*** RECORD EXTRACTS ***

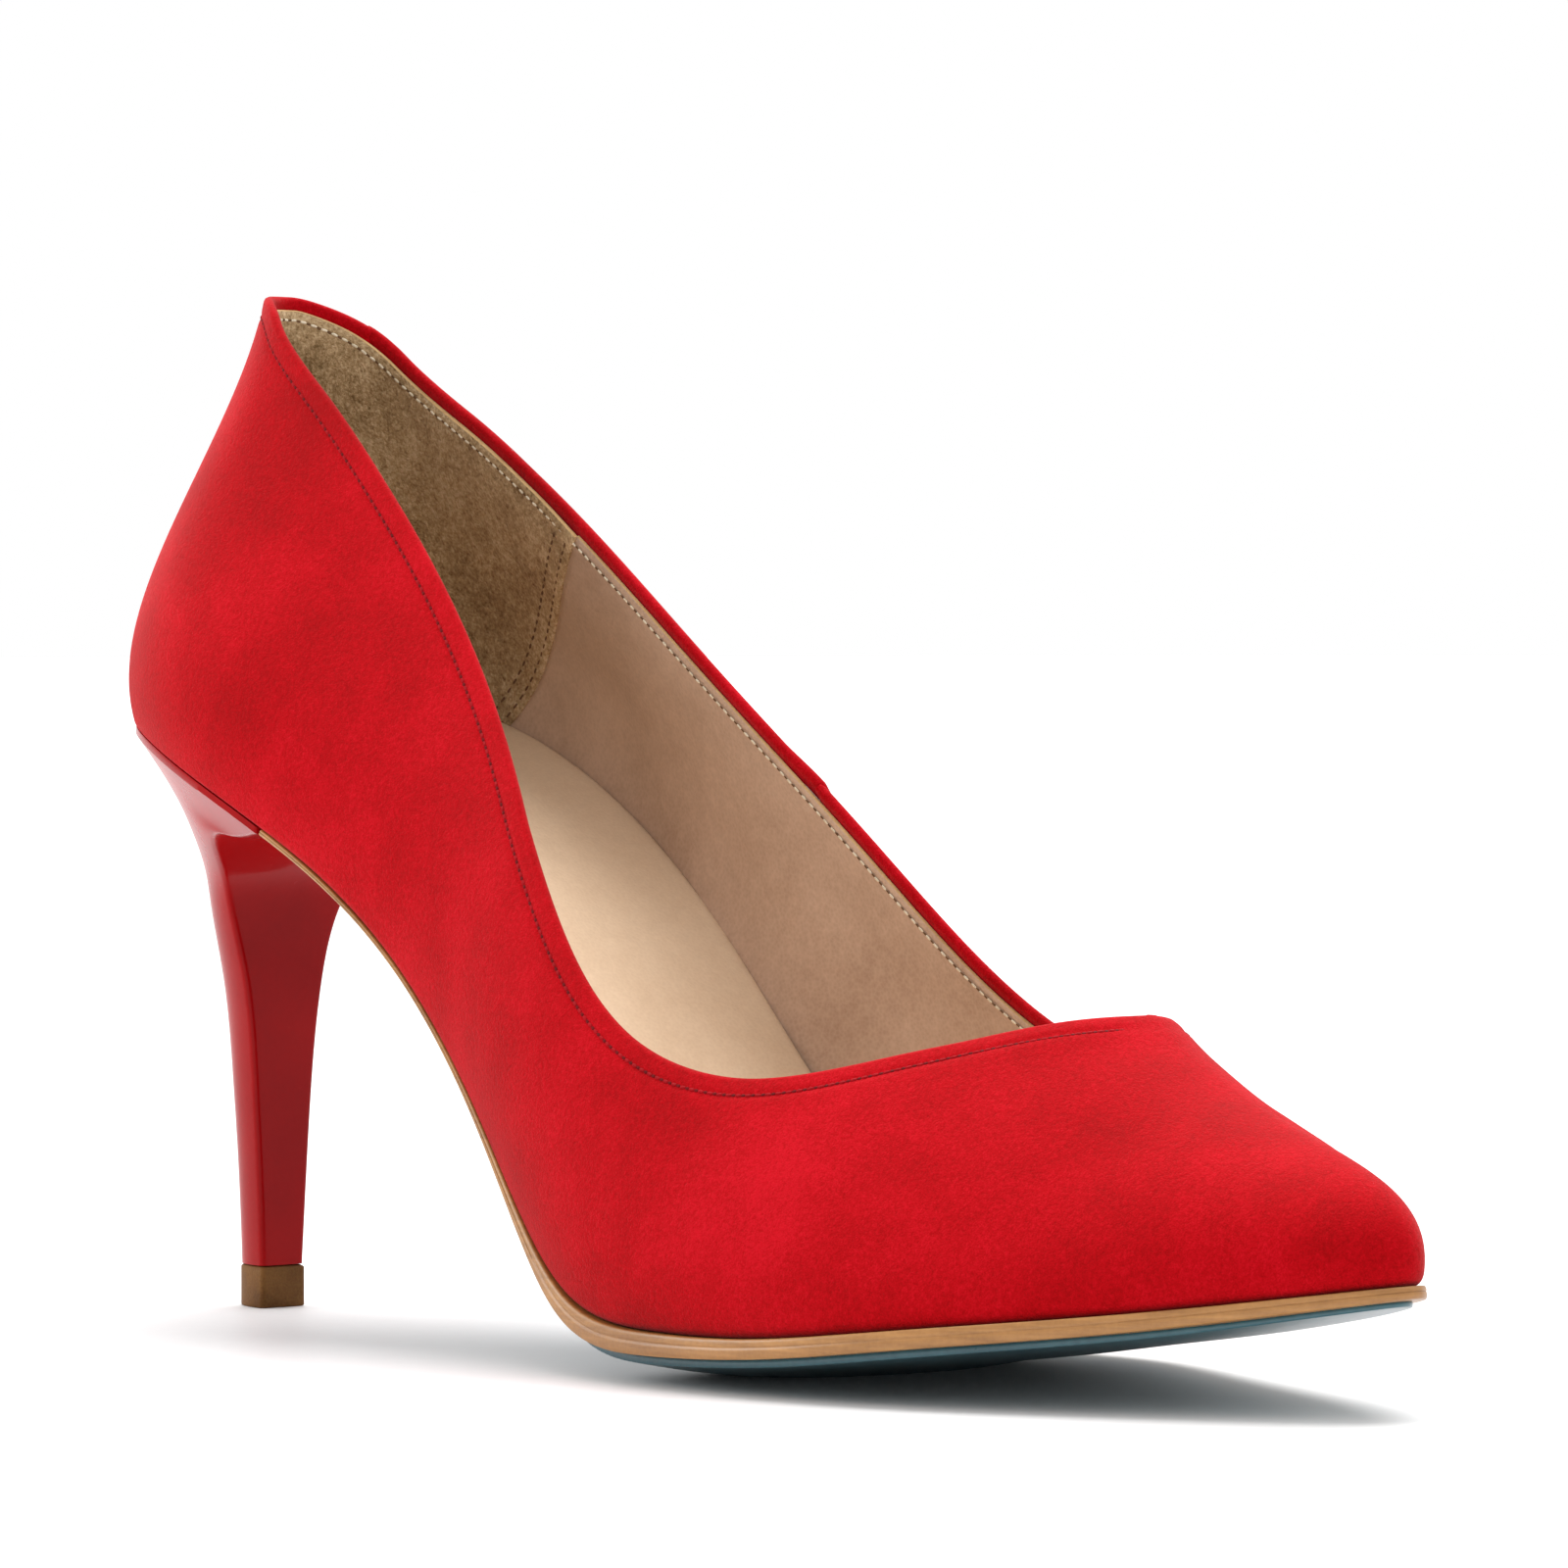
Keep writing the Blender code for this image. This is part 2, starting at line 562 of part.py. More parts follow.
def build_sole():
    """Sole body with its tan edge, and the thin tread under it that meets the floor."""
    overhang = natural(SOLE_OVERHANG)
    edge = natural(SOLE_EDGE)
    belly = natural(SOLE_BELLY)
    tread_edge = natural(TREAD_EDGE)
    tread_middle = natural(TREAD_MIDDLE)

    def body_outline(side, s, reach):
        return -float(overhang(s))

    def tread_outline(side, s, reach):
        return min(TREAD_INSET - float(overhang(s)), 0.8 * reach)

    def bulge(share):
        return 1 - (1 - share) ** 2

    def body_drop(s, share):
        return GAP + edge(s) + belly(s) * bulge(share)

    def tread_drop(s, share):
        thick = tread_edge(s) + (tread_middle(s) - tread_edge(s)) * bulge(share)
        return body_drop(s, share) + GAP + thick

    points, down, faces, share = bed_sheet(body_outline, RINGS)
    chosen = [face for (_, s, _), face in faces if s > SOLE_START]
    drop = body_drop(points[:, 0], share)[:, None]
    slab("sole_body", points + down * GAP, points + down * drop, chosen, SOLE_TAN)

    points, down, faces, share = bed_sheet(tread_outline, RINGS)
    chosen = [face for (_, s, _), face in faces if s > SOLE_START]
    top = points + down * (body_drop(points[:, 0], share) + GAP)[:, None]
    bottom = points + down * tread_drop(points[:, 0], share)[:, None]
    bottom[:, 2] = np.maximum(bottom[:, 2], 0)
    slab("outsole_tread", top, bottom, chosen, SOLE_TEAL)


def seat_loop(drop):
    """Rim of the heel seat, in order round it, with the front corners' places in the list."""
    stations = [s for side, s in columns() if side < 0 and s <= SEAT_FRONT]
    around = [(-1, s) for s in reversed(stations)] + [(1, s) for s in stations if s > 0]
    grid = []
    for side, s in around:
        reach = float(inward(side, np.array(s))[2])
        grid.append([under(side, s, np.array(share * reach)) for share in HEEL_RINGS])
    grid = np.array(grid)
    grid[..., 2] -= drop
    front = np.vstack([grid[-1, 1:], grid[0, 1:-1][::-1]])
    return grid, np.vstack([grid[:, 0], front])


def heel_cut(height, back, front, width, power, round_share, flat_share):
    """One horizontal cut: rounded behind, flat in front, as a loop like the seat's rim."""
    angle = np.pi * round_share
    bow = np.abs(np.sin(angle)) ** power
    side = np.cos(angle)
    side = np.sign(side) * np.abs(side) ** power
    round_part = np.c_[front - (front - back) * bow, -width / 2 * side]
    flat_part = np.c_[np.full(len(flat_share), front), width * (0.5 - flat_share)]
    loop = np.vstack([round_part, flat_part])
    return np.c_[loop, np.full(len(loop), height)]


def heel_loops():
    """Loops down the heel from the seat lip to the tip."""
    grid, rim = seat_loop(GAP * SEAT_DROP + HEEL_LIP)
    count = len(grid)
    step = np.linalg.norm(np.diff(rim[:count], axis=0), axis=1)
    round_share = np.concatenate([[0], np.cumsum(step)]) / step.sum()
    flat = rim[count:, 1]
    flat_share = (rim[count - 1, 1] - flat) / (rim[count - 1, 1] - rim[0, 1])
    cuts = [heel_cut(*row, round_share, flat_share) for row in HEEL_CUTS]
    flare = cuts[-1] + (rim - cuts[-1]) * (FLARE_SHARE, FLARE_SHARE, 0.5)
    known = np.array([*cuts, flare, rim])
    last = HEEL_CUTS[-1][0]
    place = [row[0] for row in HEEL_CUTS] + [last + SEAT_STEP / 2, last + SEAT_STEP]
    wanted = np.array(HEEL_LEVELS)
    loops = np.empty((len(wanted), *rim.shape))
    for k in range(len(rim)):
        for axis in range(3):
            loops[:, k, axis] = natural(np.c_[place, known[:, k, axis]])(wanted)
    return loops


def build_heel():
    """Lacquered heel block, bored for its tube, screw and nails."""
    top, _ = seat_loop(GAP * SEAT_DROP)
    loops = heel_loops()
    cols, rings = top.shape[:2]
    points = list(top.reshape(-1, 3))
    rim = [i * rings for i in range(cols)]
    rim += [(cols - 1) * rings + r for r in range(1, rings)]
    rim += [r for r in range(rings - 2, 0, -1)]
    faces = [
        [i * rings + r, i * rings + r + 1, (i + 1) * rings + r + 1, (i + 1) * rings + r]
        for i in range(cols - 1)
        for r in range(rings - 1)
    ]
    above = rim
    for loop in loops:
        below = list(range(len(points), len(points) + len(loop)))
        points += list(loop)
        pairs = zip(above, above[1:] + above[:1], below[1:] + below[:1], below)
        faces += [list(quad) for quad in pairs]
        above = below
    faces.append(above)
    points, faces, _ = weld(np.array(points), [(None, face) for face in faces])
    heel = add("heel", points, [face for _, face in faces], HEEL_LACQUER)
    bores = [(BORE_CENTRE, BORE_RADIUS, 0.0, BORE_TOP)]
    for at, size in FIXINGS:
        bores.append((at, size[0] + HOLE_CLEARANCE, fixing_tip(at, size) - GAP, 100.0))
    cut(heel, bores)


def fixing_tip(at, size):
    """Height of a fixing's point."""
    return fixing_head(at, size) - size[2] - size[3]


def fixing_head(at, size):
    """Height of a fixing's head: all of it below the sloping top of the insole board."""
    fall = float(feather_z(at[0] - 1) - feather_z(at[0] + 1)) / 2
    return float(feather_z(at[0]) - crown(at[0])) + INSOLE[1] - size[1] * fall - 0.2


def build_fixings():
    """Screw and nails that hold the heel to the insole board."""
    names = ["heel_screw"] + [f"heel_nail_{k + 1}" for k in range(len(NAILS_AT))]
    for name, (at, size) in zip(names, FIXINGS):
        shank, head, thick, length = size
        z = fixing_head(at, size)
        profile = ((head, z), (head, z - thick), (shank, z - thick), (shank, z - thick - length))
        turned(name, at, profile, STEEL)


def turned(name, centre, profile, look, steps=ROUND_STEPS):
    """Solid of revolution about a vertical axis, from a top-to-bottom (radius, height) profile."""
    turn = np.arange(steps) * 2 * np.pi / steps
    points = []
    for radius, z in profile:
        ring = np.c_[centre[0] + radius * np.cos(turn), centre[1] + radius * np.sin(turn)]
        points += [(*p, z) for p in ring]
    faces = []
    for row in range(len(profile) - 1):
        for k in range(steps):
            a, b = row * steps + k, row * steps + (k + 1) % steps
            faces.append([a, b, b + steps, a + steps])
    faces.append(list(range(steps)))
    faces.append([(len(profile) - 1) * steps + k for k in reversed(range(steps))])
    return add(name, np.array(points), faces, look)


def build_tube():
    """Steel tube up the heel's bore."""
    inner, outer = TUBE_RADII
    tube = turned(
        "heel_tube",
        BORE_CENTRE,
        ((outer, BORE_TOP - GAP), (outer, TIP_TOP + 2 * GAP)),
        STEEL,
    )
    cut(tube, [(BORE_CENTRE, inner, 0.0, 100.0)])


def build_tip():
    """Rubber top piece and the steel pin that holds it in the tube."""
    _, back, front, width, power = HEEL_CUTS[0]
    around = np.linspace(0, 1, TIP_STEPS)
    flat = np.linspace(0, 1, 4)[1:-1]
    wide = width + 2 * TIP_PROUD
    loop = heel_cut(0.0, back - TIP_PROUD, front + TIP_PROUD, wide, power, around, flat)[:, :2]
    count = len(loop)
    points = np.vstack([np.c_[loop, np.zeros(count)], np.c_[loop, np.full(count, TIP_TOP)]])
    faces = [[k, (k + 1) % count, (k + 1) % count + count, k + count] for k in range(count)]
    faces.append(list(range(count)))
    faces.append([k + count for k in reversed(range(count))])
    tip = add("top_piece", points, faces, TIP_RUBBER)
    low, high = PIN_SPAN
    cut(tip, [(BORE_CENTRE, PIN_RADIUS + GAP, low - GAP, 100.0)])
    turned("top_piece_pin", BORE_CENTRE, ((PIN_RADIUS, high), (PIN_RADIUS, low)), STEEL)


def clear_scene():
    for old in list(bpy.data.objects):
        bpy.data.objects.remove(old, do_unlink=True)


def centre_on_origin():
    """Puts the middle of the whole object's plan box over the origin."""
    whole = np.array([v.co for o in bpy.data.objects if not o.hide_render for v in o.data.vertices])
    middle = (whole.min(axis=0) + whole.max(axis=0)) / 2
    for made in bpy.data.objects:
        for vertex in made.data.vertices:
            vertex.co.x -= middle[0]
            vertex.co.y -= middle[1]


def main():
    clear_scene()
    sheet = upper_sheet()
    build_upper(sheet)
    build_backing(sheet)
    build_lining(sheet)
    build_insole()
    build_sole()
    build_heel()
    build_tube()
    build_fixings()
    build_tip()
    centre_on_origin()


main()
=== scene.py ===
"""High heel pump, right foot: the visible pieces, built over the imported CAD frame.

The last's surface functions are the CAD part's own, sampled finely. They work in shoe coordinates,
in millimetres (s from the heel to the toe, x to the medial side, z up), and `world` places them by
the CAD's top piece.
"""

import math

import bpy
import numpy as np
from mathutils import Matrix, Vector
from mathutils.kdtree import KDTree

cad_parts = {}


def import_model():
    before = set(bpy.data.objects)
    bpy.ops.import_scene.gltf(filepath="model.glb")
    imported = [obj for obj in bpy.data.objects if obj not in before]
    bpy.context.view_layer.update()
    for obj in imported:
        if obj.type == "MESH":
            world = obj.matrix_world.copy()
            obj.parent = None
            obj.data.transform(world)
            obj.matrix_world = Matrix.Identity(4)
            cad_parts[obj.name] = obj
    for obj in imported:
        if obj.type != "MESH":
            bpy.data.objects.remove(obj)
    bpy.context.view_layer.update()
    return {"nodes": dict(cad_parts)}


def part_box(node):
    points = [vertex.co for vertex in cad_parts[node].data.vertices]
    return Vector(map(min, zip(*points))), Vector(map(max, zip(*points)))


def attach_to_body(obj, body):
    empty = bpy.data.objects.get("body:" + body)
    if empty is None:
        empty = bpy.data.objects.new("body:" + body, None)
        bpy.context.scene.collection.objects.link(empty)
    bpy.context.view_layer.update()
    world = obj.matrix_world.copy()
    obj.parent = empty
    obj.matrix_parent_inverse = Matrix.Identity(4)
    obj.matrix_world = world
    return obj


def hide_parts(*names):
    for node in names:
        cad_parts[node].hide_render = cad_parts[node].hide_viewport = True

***
*** RECORD EXTRACTS ***

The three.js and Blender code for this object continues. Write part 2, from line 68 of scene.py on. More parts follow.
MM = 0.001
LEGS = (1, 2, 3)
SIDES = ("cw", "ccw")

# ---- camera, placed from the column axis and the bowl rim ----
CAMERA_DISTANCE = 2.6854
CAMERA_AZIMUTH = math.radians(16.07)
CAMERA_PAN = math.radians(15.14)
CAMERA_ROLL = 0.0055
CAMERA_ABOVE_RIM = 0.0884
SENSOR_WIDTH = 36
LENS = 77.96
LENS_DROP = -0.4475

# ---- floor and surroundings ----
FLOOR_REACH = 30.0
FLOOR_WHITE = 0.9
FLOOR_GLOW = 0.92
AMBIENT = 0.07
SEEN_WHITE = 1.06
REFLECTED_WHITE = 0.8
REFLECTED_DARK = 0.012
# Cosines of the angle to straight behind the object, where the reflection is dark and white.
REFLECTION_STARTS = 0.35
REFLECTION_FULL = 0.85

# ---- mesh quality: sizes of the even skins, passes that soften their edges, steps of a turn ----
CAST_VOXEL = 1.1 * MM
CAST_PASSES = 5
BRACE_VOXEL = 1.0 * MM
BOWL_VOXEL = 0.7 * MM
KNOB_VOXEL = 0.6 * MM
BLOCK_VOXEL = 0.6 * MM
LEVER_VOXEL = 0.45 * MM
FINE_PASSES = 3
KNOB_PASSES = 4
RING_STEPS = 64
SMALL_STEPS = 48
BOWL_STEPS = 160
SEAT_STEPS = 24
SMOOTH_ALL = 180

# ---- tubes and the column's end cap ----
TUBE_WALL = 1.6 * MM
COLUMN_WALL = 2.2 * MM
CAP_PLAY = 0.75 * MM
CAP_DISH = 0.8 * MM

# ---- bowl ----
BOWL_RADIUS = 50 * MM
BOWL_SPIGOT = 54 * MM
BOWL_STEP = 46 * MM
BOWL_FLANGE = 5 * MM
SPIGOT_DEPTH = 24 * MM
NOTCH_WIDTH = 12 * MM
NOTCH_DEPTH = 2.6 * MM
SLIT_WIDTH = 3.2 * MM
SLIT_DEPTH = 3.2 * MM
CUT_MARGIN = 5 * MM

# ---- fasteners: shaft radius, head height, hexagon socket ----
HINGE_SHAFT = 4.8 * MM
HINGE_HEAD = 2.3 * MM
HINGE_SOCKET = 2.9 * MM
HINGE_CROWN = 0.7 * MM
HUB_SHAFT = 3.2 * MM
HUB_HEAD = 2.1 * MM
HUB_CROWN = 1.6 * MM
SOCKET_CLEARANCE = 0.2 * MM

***
*** RECORD EXTRACTS ***

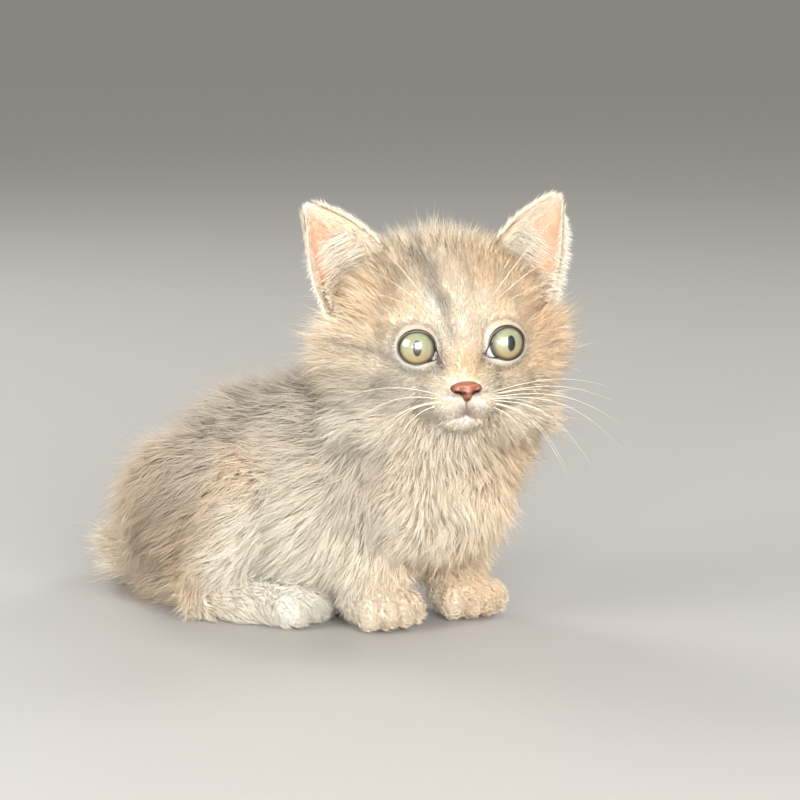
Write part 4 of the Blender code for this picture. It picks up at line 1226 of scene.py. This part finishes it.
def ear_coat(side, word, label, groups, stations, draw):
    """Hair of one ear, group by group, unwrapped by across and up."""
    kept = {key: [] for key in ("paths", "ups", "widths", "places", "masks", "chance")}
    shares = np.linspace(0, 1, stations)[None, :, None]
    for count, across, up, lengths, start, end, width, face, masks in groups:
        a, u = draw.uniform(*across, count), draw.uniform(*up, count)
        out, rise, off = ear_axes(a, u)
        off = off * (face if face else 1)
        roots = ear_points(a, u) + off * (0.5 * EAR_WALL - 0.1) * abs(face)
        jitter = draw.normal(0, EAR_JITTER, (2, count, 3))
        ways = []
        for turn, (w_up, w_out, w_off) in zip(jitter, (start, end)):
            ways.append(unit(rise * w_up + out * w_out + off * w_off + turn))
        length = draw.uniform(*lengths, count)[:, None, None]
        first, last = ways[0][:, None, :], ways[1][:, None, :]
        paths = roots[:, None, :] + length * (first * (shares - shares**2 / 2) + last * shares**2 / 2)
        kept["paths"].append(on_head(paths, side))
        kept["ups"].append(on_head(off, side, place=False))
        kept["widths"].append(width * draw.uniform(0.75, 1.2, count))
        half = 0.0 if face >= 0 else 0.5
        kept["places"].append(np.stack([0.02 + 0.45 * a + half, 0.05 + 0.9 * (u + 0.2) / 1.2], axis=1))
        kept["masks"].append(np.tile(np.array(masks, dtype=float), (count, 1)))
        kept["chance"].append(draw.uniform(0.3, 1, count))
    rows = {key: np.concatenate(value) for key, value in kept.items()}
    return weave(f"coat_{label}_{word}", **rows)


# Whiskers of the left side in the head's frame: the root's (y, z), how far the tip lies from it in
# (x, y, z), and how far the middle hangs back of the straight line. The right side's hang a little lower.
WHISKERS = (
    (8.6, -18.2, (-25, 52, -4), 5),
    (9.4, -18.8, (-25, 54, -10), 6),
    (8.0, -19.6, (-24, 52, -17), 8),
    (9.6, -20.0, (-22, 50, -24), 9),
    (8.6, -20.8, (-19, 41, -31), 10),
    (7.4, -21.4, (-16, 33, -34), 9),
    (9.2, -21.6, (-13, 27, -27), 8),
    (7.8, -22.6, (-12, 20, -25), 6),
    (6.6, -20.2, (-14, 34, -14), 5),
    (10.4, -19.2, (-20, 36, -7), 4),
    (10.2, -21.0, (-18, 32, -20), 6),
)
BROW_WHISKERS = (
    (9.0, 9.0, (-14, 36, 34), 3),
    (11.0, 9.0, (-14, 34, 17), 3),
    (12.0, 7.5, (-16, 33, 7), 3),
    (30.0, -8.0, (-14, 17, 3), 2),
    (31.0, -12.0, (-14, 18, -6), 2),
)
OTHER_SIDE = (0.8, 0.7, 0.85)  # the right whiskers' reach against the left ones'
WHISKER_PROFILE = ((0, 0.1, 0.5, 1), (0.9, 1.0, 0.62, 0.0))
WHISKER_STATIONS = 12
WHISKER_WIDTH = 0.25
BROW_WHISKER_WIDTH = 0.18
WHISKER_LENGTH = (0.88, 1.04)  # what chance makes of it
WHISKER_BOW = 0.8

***

• [STATED PROBLEM]: Your task is to retype the entries verbatim, starting with the line that holds "sheet = upper_sheet()" and stopping after the line that holds "points = [vertex.co".

• [SOLUTION TO THIS EXERCISE]:
    sheet = upper_sheet()
    build_upper(sheet)
    build_backing(sheet)
    build_lining(sheet)
    build_insole()
    build_sole()
    build_heel()
    build_tube()
    build_fixings()
    build_tip()
    centre_on_origin()


main()
=== scene.py ===
"""High heel pump, right foot: the visible pieces, built over the imported CAD frame.

The last's surface functions are the CAD part's own, sampled finely. They work in shoe coordinates,
in millimetres (s from the heel to the toe, x to the medial side, z up), and `world` places them by
the CAD's top piece.
"""

import math

import bpy
import numpy as np
from mathutils import Matrix, Vector
from mathutils.kdtree import KDTree

cad_parts = {}


def import_model():
    before = set(bpy.data.objects)
    bpy.ops.import_scene.gltf(filepath="model.glb")
    imported = [obj for obj in bpy.data.objects if obj not in before]
    bpy.context.view_layer.update()
    for obj in imported:
        if obj.type == "MESH":
            world = obj.matrix_world.copy()
            obj.parent = None
            obj.data.transform(world)
            obj.matrix_world = Matrix.Identity(4)
            cad_parts[obj.name] = obj
    for obj in imported:
        if obj.type != "MESH":
            bpy.data.objects.remove(obj)
    bpy.context.view_layer.update()
    return {"nodes": dict(cad_parts)}


def part_box(node):
    points = [vertex.co for vertex in cad_parts[node].data.vertices]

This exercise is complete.